**SET TASK:**
Give every line of the material again, exactly as written.
[start PROVIDED MATERIAL]
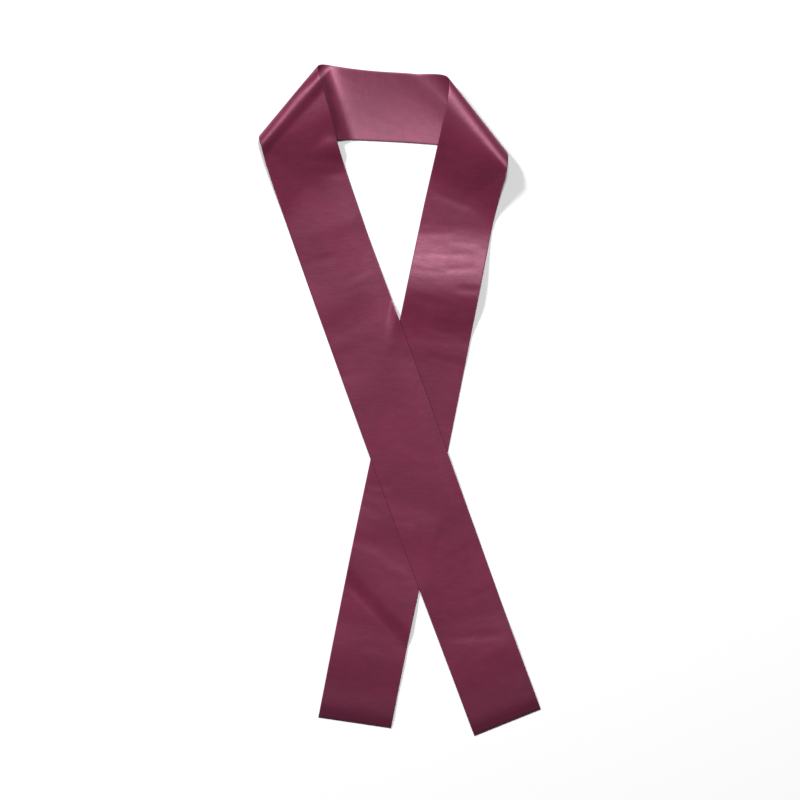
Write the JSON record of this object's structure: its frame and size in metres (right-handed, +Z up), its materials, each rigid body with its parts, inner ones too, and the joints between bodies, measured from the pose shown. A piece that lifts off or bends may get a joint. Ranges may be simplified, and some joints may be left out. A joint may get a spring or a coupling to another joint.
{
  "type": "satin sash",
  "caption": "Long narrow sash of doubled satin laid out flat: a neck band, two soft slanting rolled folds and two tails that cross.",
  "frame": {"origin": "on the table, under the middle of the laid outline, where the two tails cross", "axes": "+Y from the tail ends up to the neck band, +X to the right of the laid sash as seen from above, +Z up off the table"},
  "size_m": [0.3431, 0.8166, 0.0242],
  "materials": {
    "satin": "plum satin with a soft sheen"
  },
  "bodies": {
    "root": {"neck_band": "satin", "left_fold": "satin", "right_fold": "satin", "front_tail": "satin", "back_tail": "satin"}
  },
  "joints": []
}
[end PROVIDED MATERIAL]
**SOLUTION:**
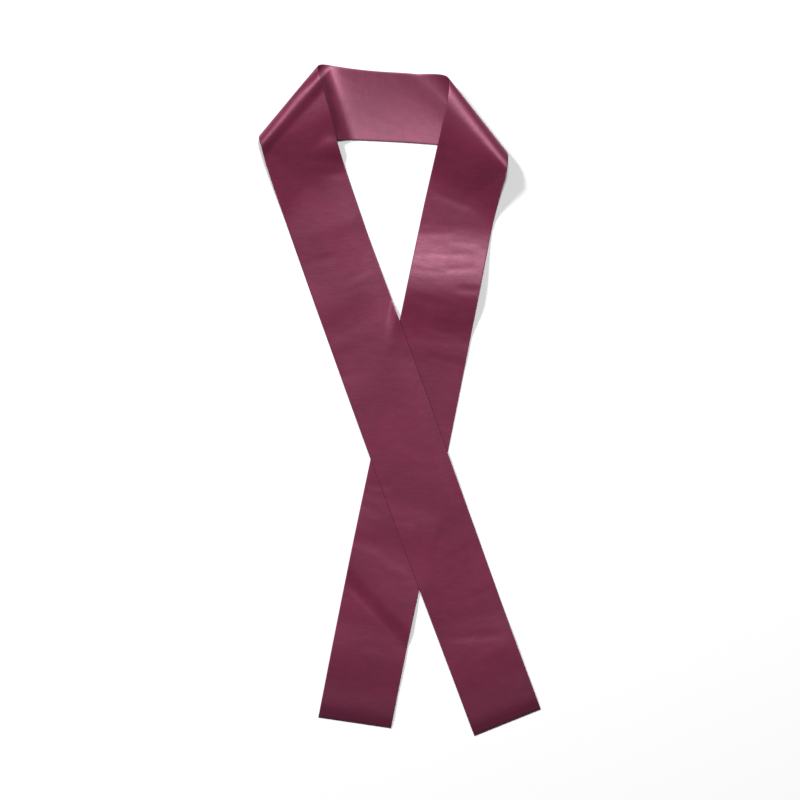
Write the JSON record of this object's structure: its frame and size in metres (right-handed, +Z up), its materials, each rigid body with its parts, inner ones too, and the joints between bodies, measured from the pose shown. A piece that lifts off or bends may get a joint. Ranges may be simplified, and some joints may be left out. A joint may get a spring or a coupling to another joint.
{
  "type": "satin sash",
  "caption": "Long narrow sash of doubled satin laid out flat: a neck band, two soft slanting rolled folds and two tails that cross.",
  "frame": {"origin": "on the table, under the middle of the laid outline, where the two tails cross", "axes": "+Y from the tail ends up to the neck band, +X to the right of the laid sash as seen from above, +Z up off the table"},
  "size_m": [0.3431, 0.8166, 0.0242],
  "materials": {
    "satin": "plum satin with a soft sheen"
  },
  "bodies": {
    "root": {"neck_band": "satin", "left_fold": "satin", "right_fold": "satin", "front_tail": "satin", "back_tail": "satin"}
  },
  "joints": []
}